What actually belongs alongside your tax return
Your tax return stays where it is. It's a legal document, filed once a year, for a specific purpose. Nothing replaces it. The question is what sits next to it the other 364 days.
For most owners I work with, it ends up being a single screen that shows:
- Revenue and cash, live — not last month, right now, broken out by the things that actually matter in your business (location, crew, product line, customer tier).
- Cash conversion — how long between doing the work and the money actually hitting your account. If that number drifts, everything else is a lie.
- The three or four numbers that predict a bad month — specific to your business. Overtime hours, supplier on-time rate, quote-to-job conversion, DSO, fuel cost per job, whatever it is for you.
- Plain-English heads-up — not a chart, a sentence. "Boss, your west location's margin is down 4 points for the second month in a row. Worth a look."
That's what a management system does. Not "replacing the CPA." Not "another dashboard." Just the running, live version of the questions your tax return can't answer by design.

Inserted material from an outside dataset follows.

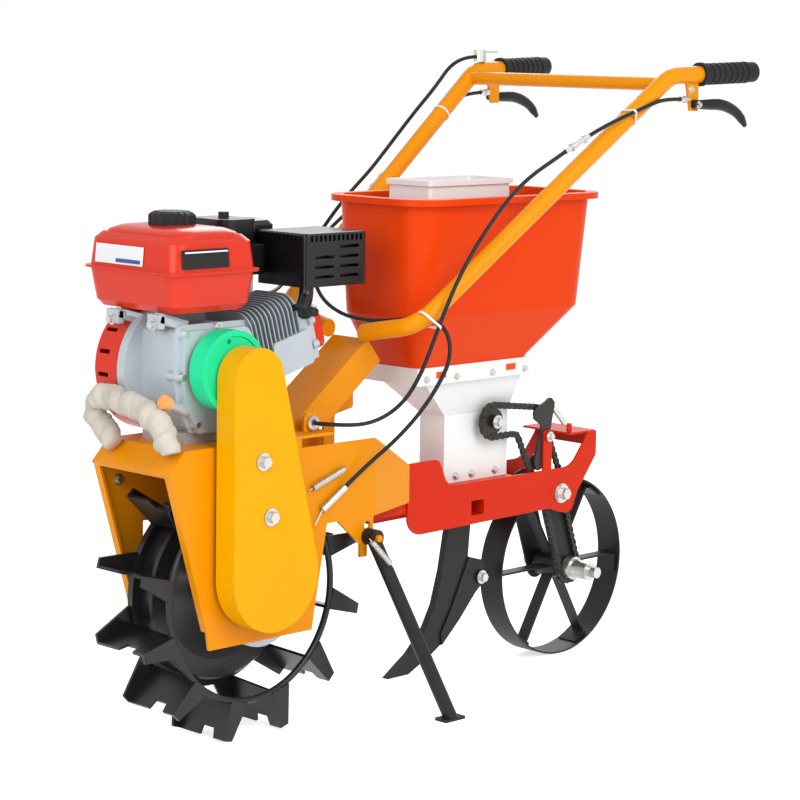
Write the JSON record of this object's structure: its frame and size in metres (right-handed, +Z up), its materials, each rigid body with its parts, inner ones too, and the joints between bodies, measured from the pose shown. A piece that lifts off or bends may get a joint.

If the only financial view of your business you look at all year is last year's tax return, you're running blind for eleven and a half months. The good news is that every piece of information you need to fix that is already in your business — QuickBooks, your POS, your payroll, your bank feed. It just isn't connected yet.
The Monday after April 15
So the check is cashed, the returns are filed, and you can finally breathe. Here's the cleanest next move: open your return and ask yourself, honestly — "Does this answer any question I actually have about my business right now?" If the answer is no, it's not the return's fault. It's doing its job.
The question is what you do for the other 364 days of the year.